Exames agravam desigualdades entre alunos e alimentam mercado das explicações
Estudo conclui que exames nacionais acentuam as desigualdades sociais. São os estudantes das escolas mais bem posicionadas nos rankings que mais procuram centros de explicações. Noutros países, diz, não acontece porque as famílias acreditam na qualidade do ensino.
Para os alunos do ensino secundário que querem continuar os seus estudos no ensino superior, que são a maioria, os exames nacionais podem ser decisivos. Por isso, o que investem neles é uma preocupação. Mas nem todos podem investir o mesmo. Um estudo conduzido por uma investigadora da Universidade de Aveiro conclui que os exames nacionais promovem as desigualdades sociais entre os alunos, empurrando os estabelecimentos de ensino "para uma lógica mercantilista" onde o "grande beneficiário" é o mercado dos centros de explicações.
Andreia Gouveia, especialista em Administração e Políticas Educativas da Universidade de Aveiro, dedicou-se a acompanhar estabelecimentos do ensino público e privado no topo e no fim da lista dos rankings das escolas, elaborados com base nas médias dos exames, e aponta "fragilidades" à lógica de funcionamento dos exames.
Na investigação que dá nome à sua tese de doutoramento, Exames nacionais, apoios pedagógicos e explicações: a complexa construção dos resultados escolares em Portugal, Andreia Gouveia afirma que é "inegável" que os exames são uma causa para o “agravamento das desigualdades sociais no acesso ao reconhecimento escolar”.
Sem identificar quais as escolas que acompanhou, a investigadora entrevistou para o seu estudo 692 alunos e directores e outros membros da direcção de escolas.
A conclusão, resumida nesta terça-feira em comunicado, é que apenas os jovens do agrupamento de escolas públicas pior classificado no ranking afirmaram não recorrer a explicações, porque "a sua condição socioeconómica não lhes permitia" pagá-las.
Para Andreia Gouveia, este é um factor que levanta "inquietantes preocupações de justiça social e equidade", uma vez que nem todas as famílias podem suportar os gastos associados ao pagamento de explicações, uma quantia que pode ultrapassar as centenas de euros, dependendo do número de horas e de disciplinas a que os estudantes têm apoio.
Sem surpresas, são por isso os estudantes das escolas melhor posicionadas no ranking que mais procuram centros de explicações. Para a investigadora, isso permite ainda concluir que "o mercado de explicações influencia o sistema formal de ensino, pois ao frequentarem as explicações fora da escola os alunos deixam de frequentar os apoios oferecidos no interior da escola".
"Os fins justificam os meios"
"A fragilidade dos exames começa pela descontextualização em que operam ao ignorar os espaços de ensino-aprendizagem: não importa o processo para chegar aos resultados, o que importa acima de tudo é o resultado", diz a investigadora da Universidade de Aveiro.
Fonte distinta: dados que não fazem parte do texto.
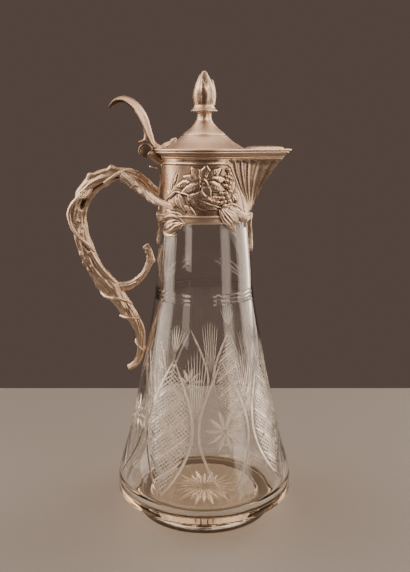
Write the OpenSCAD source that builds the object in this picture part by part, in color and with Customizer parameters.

E, por isso, "se os fins justificam os meios, as famílias vão usar de todos meios ao seu alcance para atingirem o fim máximo da performance escolar que é aquilo a que se convencionou chamar a excelência escolar".
Com o objectivo de garantir o acesso à universidade, muitas famílias com poder de compra querem "assegurar a frequência das 'melhores' escolas e dos 'melhores' explicadores e quanto mais cedo melhor", contribuindo para a lógica mercantilista, sublinha, e acentuando o fosso entre estudantes.
"Os exames nacionais deveriam ser entendidos como mais um instrumento, retirando-lhes a excessiva valorização que está na origem de momentos de enorme tensão, stress e ansiedade para todos os alunos e suas famílias, bem como para os estabelecimentos de ensino que frequentam", completa a investigadora.
Na sua análise lembra ainda que na Dinamarca, Finlândia e Suécia não existem exames nacionais e que, paralelamente, estes países apresentam níveis muito baixos quer de oferta quer de procura de explicações, uma vez que “para as famílias é inquestionável a qualidade do ensino público prestado, não sendo por isso alimentado o mercado paralelo ao sistema formal de ensino”.